Weil der Markt enorm kompetitiv ist und schon sehr große Marken darin vertreten sind.

Wie sieht Ihr Plan aus?

Im ersten Schritt gehen wir auf Apotheken zu, weil man auf diese Weise das Produkt vor Ort erklären kann. Jetzt gerade komme ich vom Termin in einem Kosmetikinstitut, in dem man damit arbeiten möchte. Auch Adressen, die Tierprodukte anbieten, kamen auf uns zu, weil die Tierbesitzer gefragt haben, ob es nicht eventuell vergleichbare Produkte für sie selbst gibt.

Das heißt, dass sich die humanen und veterinären Produkte gegenseitig beflügeln?

Ja, absolut. Damit haben wir nicht gerechnet, aber es ist so. Ein Kosmetikinstitut hat uns zum Beispiel berichtet, dass eine Kundin gefragt hat, ob sie das Produkt auch ihrem Hund auf die Haut schmieren könnte. Daher hat man inzwischen auch unsere Tierprodukte vor Ort. Die Kreuzvernetzung ist groß. Wir dachten ursprünglich, dass das zwei separate Märkte sind, die man ganz unterschiedlich angehen muss.

Wie und wo bekommt man Ihre Produkte?

In unserem Webshop findet man die Produkte und an einigen Stellen in Koblenz. Wir gehen das alles Schritt für Schritt an, inzwischen auch im Ausland. Australien und die Schweiz gehören dazu. 

Warum Schweiz und Australien?

Letztes Jahr haben wir in England einen Preis für die beste Innovation des Jahres 2023 gewonnen, weshalb ein australischer Tierarzt auf uns zukam. In Belgien und den Niederlanden sind wir selbst unterwegs, aber in der Schweiz ist es mit dem Zoll schwieriger, daher haben wir dort inzwischen einen Partner, der das für uns vor Ort übernimmt. In Österreich führen wir auch gerade Gespräche.

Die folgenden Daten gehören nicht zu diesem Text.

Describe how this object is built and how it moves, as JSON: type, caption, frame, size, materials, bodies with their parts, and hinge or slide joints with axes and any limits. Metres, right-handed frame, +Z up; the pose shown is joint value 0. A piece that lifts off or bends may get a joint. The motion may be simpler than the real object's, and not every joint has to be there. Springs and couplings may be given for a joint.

Müssen Sie Angst haben, dass jemand Ihre Idee kopieren könnte?

Grundsätzlich kann damit immer gerechnet werden, aber die Technologiehürde ist sehr groß. Die meisten großen Mitbewerber haben entweder Ahnung von Lebensmitteltechnologie oder sind im Bereich Biotechnologie stark. Wir verbinden jedoch beides miteinander und haben natürlich auch Patente, die unsere Produkte schützen. Wir sind zudem agiler als die Großen.

Sie haben im Westerwald gegründet. Was hat Sie ins TZK geführt?

Ursprünglich habe ich quasi im Elternhaus gegründet. Für ein Biotech-Unternehmen war das jedoch kein besonders gut geeigneter Hauptsitz. Als wir 2023 im Rahmen einer neuen Finanzierungsrunde häufiger in Koblenz waren, sahen wir uns hier nach passenden Räumlichkeiten um. Ich freue mich, dass wir das TZK für uns entdeckt haben. Immer wenn ich im Büro bin, lasse ich meine Tür geöffnet und komme gerne mit anderen in Kontakt. Mir gefällt es, an einem Ort mit so vielen unterschiedlichen Start-ups zu sein.

Herzlichen Dank für das Gespräch und willkommen in der TZK-Family, wie es hier viele nennen.